--- START DATA EXTRACT ---
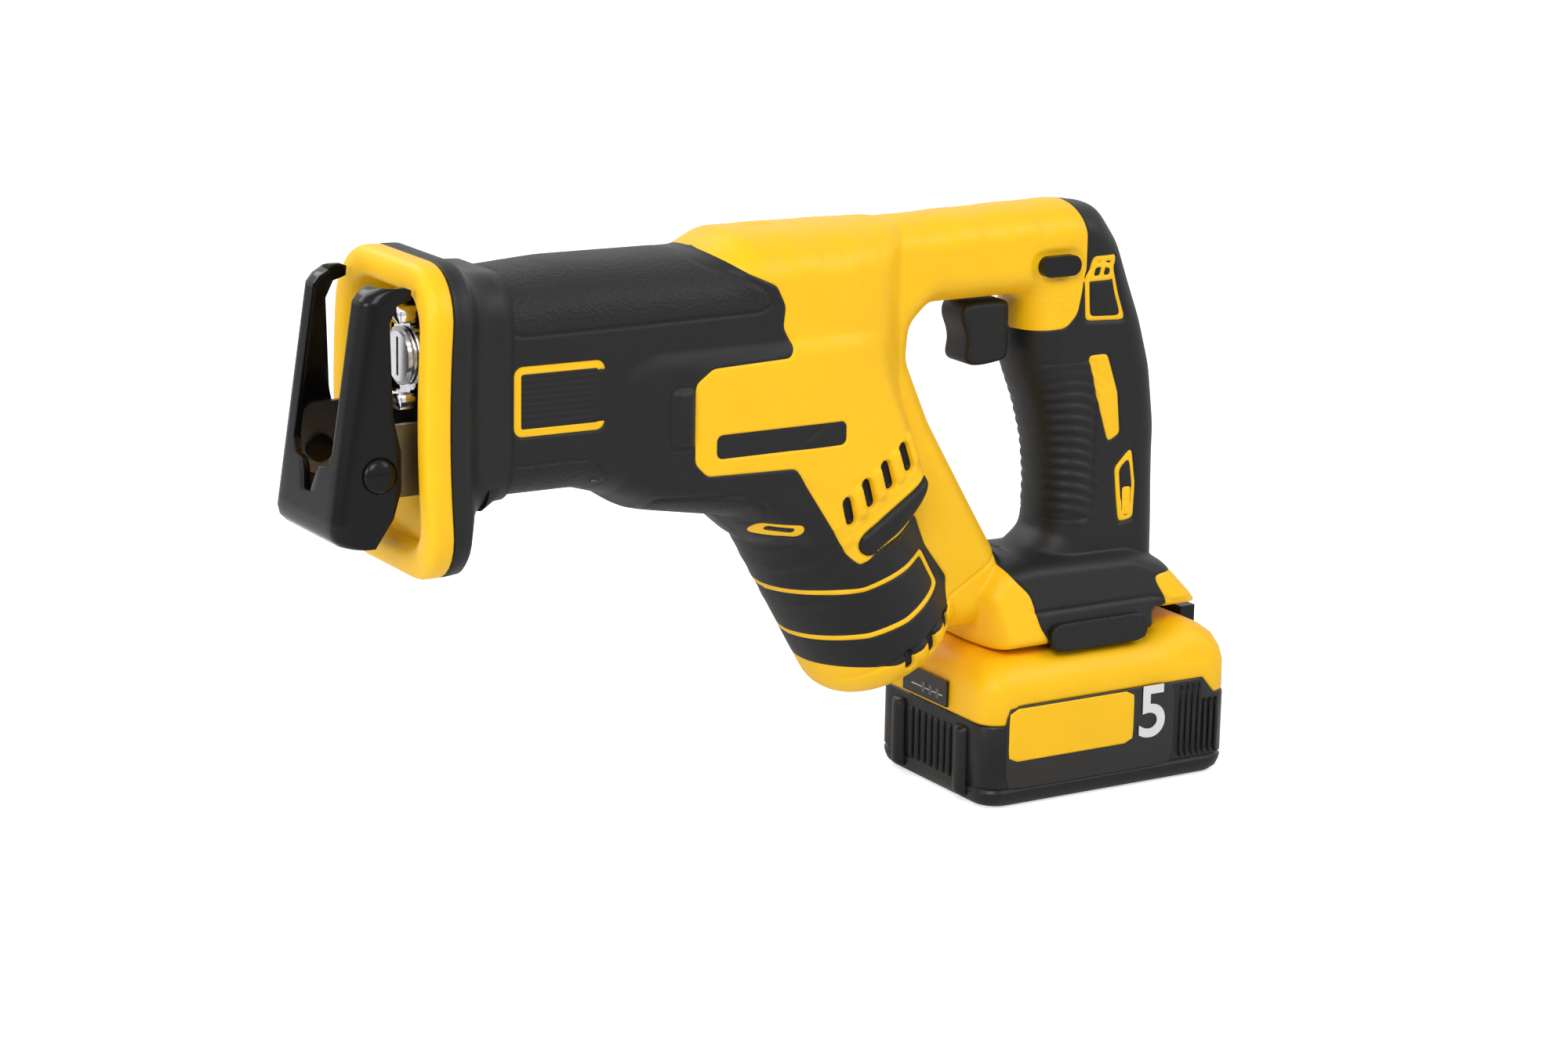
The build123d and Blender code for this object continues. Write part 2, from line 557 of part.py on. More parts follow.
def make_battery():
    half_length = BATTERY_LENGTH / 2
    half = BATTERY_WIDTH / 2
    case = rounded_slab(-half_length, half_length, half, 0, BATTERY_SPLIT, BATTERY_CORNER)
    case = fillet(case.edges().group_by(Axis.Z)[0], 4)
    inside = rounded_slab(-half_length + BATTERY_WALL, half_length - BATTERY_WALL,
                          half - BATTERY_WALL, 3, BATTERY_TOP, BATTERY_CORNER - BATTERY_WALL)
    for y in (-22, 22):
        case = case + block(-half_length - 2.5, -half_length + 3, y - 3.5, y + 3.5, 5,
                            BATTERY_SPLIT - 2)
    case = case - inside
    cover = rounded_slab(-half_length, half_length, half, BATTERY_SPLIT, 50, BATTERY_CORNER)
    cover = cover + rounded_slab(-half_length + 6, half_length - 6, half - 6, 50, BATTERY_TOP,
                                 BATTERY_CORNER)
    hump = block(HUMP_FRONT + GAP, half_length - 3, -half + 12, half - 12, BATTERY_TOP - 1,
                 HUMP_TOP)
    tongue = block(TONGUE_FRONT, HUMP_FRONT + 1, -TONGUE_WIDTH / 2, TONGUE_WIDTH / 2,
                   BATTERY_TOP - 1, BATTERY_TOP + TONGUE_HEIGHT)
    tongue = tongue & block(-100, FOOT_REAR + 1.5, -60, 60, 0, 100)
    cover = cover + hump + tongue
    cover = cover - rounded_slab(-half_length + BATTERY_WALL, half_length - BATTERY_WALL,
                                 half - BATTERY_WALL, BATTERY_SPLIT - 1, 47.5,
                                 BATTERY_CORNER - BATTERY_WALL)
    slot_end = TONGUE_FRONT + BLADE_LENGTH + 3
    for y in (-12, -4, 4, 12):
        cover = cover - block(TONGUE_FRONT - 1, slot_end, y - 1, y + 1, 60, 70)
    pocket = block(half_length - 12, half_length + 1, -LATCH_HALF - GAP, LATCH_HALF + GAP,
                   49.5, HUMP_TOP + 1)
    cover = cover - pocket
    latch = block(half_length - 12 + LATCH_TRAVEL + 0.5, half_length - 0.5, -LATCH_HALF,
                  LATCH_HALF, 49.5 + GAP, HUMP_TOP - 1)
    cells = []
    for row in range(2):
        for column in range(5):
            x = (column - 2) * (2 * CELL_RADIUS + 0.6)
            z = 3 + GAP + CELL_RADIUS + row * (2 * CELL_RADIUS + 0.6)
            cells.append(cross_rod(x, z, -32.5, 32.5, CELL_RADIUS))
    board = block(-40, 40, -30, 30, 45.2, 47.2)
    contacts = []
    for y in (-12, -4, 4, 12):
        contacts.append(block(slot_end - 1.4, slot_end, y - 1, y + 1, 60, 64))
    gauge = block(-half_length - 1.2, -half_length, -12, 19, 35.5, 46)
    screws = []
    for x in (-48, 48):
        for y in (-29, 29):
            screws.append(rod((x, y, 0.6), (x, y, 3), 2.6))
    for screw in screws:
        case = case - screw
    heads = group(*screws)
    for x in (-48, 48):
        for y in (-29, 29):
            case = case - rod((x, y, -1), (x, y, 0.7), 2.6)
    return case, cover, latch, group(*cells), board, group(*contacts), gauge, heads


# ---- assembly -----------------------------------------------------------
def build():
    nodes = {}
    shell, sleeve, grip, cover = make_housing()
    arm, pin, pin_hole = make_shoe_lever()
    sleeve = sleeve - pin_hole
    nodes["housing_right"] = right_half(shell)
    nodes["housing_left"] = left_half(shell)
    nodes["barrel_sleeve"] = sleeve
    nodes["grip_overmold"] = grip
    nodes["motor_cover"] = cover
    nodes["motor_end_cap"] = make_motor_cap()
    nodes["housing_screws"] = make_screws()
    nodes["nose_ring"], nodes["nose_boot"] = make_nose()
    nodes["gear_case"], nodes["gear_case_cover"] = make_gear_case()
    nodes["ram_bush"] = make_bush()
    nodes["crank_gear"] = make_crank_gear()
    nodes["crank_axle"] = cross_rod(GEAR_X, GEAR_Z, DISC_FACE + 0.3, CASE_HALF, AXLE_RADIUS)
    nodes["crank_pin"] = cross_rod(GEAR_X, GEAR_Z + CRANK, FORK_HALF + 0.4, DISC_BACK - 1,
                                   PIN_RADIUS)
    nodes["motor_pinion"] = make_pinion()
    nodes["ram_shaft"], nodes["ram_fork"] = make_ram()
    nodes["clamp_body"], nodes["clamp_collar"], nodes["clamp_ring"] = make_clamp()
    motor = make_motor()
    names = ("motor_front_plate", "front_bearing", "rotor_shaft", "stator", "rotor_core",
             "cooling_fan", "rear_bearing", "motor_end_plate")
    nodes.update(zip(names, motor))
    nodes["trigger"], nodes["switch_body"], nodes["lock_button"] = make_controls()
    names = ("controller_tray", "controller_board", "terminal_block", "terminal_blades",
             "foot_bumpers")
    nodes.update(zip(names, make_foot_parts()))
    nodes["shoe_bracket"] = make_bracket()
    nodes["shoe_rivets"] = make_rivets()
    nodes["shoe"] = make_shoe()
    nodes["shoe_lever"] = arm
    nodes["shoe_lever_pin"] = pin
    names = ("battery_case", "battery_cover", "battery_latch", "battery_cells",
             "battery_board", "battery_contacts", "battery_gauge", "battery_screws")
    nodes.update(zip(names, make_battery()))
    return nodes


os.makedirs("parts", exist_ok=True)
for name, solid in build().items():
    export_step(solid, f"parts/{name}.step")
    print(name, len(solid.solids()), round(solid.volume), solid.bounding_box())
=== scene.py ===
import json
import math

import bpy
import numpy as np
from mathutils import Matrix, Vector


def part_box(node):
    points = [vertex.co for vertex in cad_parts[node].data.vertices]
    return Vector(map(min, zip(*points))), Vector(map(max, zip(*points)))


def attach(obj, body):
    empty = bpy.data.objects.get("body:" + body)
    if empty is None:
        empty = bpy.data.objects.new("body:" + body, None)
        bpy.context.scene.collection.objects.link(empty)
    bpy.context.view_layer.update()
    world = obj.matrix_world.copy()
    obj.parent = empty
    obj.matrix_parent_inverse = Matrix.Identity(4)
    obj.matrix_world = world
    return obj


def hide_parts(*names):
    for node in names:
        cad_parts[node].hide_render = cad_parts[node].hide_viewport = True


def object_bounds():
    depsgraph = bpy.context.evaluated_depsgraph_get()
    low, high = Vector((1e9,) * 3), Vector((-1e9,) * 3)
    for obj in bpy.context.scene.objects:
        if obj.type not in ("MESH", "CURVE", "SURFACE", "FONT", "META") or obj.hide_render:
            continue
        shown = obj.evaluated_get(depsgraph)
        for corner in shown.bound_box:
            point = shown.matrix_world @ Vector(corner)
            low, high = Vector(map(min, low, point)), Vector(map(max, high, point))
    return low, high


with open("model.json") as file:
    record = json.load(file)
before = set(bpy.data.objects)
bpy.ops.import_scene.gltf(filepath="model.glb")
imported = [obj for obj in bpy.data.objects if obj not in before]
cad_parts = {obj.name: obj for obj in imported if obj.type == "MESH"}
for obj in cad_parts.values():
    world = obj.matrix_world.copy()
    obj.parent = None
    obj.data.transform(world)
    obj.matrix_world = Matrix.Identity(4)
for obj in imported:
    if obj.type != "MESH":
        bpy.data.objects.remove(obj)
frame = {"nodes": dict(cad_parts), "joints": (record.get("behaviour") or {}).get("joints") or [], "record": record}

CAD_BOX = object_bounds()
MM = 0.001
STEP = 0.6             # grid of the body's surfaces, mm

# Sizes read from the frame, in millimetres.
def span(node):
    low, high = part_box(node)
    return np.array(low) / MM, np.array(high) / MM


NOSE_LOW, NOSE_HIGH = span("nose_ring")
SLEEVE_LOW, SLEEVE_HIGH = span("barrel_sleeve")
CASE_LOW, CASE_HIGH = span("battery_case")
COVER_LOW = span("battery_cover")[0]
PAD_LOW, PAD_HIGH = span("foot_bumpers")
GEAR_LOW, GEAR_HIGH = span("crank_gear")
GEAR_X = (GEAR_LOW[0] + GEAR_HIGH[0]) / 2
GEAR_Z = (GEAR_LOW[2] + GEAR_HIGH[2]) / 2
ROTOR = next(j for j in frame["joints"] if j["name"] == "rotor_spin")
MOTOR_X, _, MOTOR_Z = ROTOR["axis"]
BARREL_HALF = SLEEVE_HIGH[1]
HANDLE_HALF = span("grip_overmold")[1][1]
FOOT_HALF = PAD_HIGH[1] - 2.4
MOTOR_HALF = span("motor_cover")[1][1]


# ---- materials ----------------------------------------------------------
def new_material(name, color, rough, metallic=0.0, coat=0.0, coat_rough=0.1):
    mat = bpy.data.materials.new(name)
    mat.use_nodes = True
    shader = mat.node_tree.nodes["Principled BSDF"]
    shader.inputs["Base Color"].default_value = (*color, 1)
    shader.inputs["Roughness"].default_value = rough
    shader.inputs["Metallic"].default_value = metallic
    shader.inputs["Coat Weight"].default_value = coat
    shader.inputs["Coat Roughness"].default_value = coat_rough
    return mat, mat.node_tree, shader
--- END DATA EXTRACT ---
- [TASK]: Which lines contain "context"? Copy each of them.

- [THE REPLY]:
        bpy.context.scene.collection.objects.link(empty)
    bpy.context.view_layer.update()
    depsgraph = bpy.context.evaluated_depsgraph_get()
    for obj in bpy.context.scene.objects:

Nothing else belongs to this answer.